Correlation coefficients between four features in the samples in the training and test sets. The coefficient factors between the four features were all < 0.3, indicating no linear relationship, and could be used as independent predictive factor.

Machine learning models

A Logistic regression (LR) model, a Random forest (RF) model and a Support vector machine (SVM) model were built from the established stable optimal feature subsets in the training set and tested in the testing set. The hyper-parameters of the SVM model were automatically selected by the grid search method. The kernel, gamma and C were “rbf”, 0.1 and 0.1, respectively. In this study, the grid search method was used to tune the machine learning models. No hyperparameters were used to tune the LR model, the RF was tuned with 100 trees, and the SVM was tuned with C set as 0.1. The ccRCC data were set as the positive class while the non-ccRCC as the negative class.

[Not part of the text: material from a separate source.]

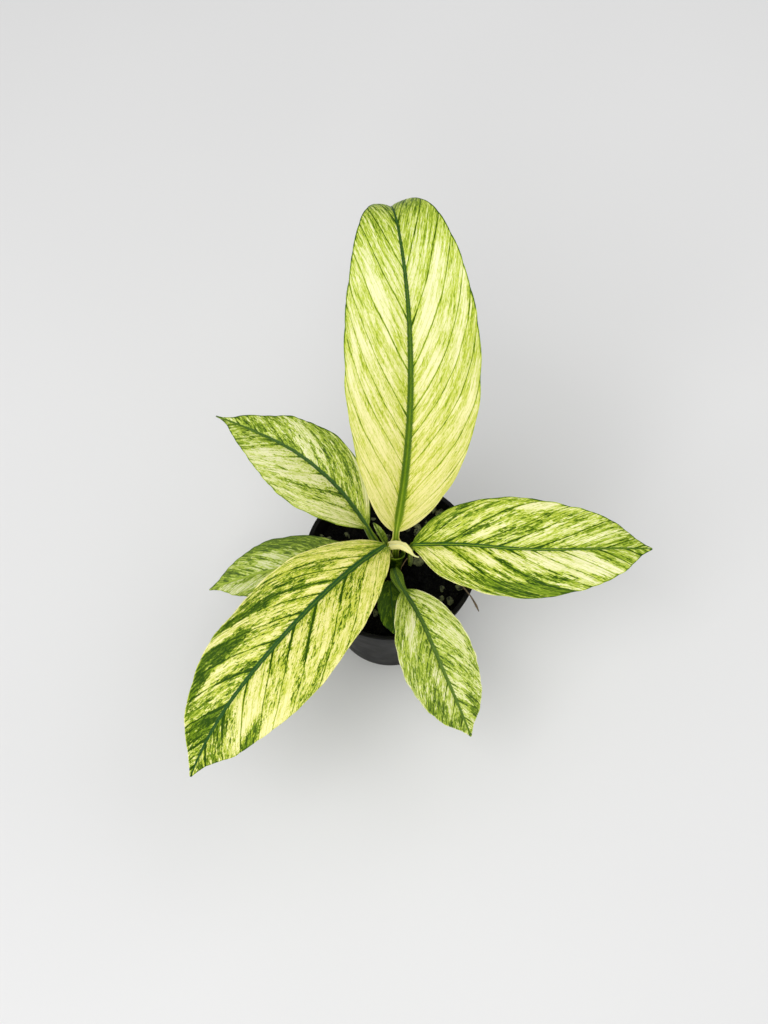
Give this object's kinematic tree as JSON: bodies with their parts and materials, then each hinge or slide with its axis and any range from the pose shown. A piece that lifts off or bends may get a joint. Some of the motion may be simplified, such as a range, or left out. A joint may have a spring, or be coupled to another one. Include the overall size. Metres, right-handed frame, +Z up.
{
  "type": "potted variegated peace lily",
  "caption": "Small house plant with long green and cream streaked leaves on short stalks, in a tapered round nursery pot filled with dark potting mix.",
  "frame": {"origin": "centre of the pot's flat underside", "axes": "+Z up along the pot's axis, -Y towards the front, where the two short leaves hang over the rim, +X to the right"},
  "size_m": [0.2295, 0.2455, 0.2308],
  "materials": {
    "pot": "black moulded polypropylene, satin",
    "potting_mix": "dark peat and bark with pale pumice lumps",
    "root": "dull tan root skin",
    "leaf_cream": "satin waxy leaf, cream with faint green streaks",
    "leaf_streaked": "satin waxy leaf, green and cream streaks along the side veins",
    "leaf_green": "satin waxy leaf, plain dark green",
    "twig": "dry grey brown bark"
  },
  "bodies": {
    "root": {"pot": "pot", "potting_mix": "potting_mix", "crown_and_roots": "root", "leaf_upright": "leaf_cream", "leaf_upper_left": "leaf_streaked", "leaf_right": "leaf_streaked", "leaf_left": "leaf_streaked", "leaf_lower_left": "leaf_streaked", "leaf_lower_right": "leaf_streaked", "leaf_small_green": "leaf_green", "bract_cream": "leaf_cream", "bract_green": "leaf_green", "sheath_green": "leaf_green", "dry_twig": "twig"}
  },
  "joints": []
}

The performance of the machine learning models was compared with that by radiologist diagnosis, which was made by two senior radiologists based on the imaging data in comparison with pathological findings.

Statistical analysis

All statistical analyses for the present study were performed with R 3.5.1 (www.rproject.org) and Python 3.5.6 (www.python.org). The independent t test was used to compare the difference between the training and testing sets. Receiver operating characteristic (ROC) curve was performed to determine the performance of the machine learning models in distinguishing ccRCC and non-ccRCC. The sensitivity, specificity, positive prediction, negative prediction, and area under curve (AUC) were calculated. A two-tailed p-value < 0.05 indicated statistical significance.